_DIRECTIVE_.
Gather every line holding the string "behind".

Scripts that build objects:
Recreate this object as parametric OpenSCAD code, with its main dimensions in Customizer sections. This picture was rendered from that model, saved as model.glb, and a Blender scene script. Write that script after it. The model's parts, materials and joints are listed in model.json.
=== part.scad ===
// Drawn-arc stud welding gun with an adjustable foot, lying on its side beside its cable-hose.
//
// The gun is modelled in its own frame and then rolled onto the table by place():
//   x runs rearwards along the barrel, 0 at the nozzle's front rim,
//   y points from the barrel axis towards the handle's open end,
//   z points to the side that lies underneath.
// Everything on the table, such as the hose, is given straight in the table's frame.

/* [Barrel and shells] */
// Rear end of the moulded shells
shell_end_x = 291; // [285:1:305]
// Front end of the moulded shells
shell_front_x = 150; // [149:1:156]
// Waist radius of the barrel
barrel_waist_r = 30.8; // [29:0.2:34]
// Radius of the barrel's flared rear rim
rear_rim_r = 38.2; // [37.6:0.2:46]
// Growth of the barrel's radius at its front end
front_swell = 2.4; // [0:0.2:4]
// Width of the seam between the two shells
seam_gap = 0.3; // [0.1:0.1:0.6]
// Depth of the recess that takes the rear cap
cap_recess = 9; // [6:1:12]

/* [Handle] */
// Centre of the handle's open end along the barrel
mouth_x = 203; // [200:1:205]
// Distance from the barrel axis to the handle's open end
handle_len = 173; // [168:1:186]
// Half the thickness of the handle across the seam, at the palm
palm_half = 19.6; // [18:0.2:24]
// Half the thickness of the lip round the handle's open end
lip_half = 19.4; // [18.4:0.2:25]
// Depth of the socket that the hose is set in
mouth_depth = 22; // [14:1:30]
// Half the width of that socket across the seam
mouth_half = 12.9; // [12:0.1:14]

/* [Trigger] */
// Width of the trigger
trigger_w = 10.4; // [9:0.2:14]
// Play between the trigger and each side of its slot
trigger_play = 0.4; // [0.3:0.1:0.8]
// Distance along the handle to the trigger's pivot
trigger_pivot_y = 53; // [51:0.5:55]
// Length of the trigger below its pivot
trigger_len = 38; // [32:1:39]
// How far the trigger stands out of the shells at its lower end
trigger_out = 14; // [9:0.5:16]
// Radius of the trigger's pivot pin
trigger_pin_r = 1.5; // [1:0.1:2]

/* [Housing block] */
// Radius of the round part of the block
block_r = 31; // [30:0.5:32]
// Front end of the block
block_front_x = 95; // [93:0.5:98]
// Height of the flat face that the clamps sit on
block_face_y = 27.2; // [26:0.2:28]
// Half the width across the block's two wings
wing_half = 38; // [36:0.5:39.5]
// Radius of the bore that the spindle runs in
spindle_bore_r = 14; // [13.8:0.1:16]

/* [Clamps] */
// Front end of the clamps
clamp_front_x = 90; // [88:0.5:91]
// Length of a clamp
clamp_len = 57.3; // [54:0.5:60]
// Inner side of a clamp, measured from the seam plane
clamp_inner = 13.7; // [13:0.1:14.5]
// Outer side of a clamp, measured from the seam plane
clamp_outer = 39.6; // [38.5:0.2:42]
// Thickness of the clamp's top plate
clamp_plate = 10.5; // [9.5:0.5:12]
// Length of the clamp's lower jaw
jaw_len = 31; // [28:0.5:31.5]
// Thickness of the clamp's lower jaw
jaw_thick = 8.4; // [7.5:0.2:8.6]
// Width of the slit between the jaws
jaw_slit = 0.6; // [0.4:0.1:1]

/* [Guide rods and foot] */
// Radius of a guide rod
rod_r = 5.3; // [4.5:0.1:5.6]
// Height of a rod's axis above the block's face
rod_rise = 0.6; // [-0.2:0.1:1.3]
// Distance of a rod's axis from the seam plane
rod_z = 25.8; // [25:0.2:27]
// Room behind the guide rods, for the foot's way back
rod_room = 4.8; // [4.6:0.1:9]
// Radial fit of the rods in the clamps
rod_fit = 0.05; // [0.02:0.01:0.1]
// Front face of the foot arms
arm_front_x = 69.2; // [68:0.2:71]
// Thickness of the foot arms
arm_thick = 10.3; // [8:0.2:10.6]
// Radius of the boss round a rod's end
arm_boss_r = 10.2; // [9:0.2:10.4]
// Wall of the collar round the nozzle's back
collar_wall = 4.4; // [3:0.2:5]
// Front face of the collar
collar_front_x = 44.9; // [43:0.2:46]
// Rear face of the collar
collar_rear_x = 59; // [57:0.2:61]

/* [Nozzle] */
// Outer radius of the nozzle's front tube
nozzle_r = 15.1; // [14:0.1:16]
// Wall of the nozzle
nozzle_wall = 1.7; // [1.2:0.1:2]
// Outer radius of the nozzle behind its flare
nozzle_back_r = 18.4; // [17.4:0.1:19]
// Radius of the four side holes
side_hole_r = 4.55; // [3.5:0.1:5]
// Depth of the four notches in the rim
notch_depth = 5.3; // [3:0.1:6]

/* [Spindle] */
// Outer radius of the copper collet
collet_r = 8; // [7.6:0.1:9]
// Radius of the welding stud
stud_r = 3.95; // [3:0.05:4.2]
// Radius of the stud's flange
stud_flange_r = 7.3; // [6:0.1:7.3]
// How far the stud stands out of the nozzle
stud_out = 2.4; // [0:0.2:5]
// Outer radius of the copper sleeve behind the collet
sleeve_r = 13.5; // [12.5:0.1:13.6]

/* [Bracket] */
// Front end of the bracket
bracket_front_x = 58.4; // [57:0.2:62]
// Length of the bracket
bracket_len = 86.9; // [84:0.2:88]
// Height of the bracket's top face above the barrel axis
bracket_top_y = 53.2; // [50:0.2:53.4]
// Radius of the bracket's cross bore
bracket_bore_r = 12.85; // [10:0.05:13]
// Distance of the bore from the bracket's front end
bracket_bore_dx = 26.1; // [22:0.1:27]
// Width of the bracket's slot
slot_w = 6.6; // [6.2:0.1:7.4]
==
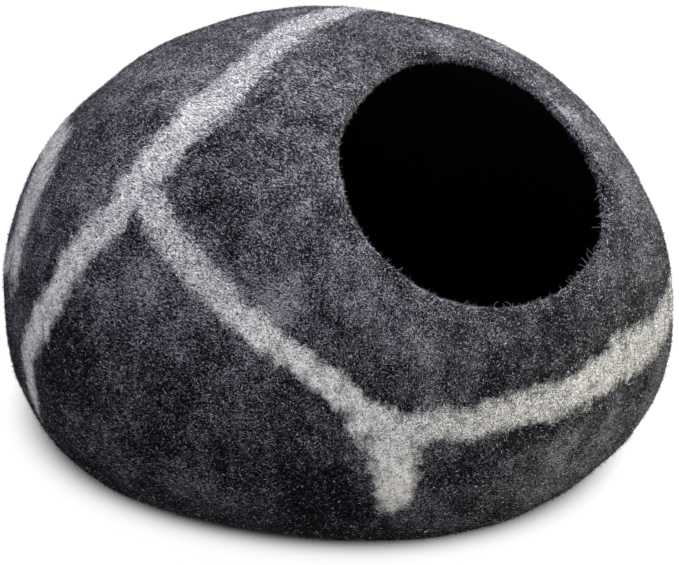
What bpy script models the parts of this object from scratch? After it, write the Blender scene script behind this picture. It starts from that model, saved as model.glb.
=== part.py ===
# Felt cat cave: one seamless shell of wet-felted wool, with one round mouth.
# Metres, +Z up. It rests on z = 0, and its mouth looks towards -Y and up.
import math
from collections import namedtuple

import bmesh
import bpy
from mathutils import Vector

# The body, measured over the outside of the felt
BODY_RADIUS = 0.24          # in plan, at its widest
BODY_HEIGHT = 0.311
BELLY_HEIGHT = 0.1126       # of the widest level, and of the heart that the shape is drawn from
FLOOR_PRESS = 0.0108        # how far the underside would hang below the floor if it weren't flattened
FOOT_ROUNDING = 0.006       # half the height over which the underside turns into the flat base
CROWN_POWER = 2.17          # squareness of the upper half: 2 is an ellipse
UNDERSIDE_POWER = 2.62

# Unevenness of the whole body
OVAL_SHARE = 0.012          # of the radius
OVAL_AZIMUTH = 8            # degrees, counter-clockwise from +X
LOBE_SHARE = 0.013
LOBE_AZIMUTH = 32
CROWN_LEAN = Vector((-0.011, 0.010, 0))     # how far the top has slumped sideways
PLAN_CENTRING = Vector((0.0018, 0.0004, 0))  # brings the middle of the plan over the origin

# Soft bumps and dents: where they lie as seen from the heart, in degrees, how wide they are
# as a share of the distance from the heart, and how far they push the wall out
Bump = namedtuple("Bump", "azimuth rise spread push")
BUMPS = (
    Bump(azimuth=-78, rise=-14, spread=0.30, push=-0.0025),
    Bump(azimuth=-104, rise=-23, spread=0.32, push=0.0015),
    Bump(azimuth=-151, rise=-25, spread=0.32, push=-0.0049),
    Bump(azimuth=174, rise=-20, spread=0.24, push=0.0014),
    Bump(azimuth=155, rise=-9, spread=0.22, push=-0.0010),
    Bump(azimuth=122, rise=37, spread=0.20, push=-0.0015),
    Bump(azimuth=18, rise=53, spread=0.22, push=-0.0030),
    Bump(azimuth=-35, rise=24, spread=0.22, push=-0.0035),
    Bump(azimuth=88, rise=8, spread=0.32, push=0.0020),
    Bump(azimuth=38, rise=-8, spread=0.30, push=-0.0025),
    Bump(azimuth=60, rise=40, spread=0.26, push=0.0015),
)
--
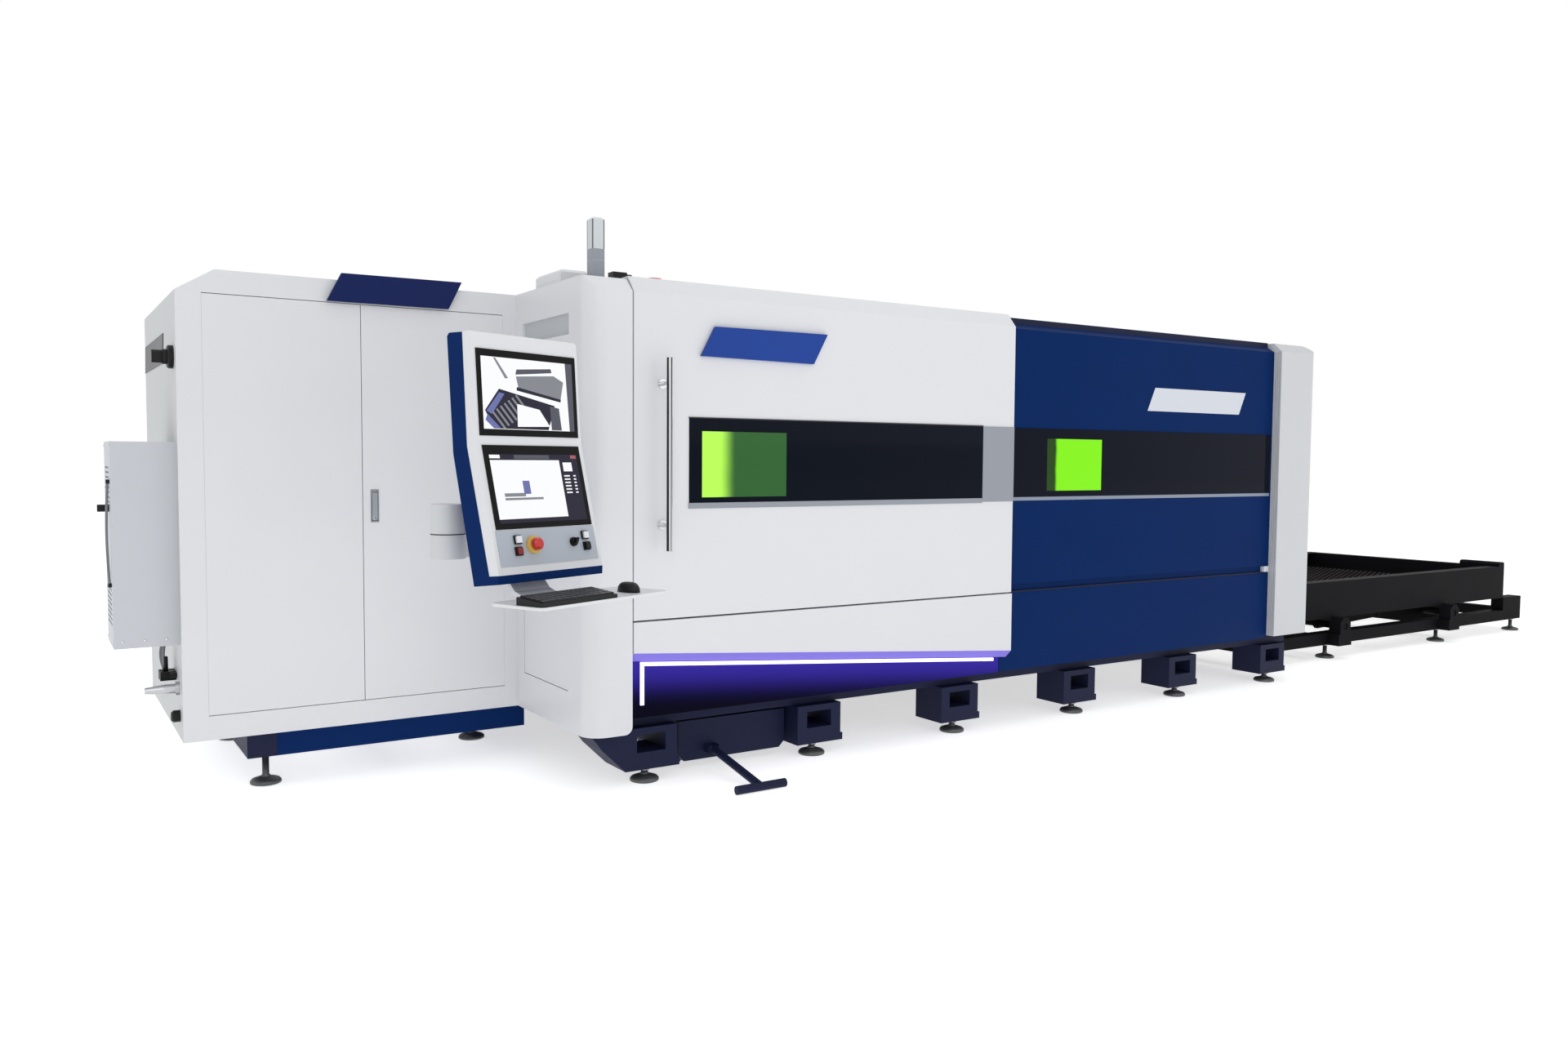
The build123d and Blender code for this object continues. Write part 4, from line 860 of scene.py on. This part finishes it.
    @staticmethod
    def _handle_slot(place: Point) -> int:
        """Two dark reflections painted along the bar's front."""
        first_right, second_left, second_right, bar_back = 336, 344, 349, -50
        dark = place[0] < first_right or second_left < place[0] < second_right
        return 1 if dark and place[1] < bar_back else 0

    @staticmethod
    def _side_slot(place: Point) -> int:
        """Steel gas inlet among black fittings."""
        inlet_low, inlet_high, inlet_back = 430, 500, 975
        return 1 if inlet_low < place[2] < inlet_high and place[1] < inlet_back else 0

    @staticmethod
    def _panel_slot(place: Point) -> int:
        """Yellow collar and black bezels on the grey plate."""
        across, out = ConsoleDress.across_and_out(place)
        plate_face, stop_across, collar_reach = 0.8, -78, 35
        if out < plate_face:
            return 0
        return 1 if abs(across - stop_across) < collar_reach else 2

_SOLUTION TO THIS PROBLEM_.
// Room behind the guide rods, for the foot's way back
// Outer radius of the nozzle behind its flare
// Outer radius of the copper sleeve behind the collet
What bpy script models the parts of this object from scratch? After it, write the Blender scene script behind this picture. It starts from that model, saved as model.glb.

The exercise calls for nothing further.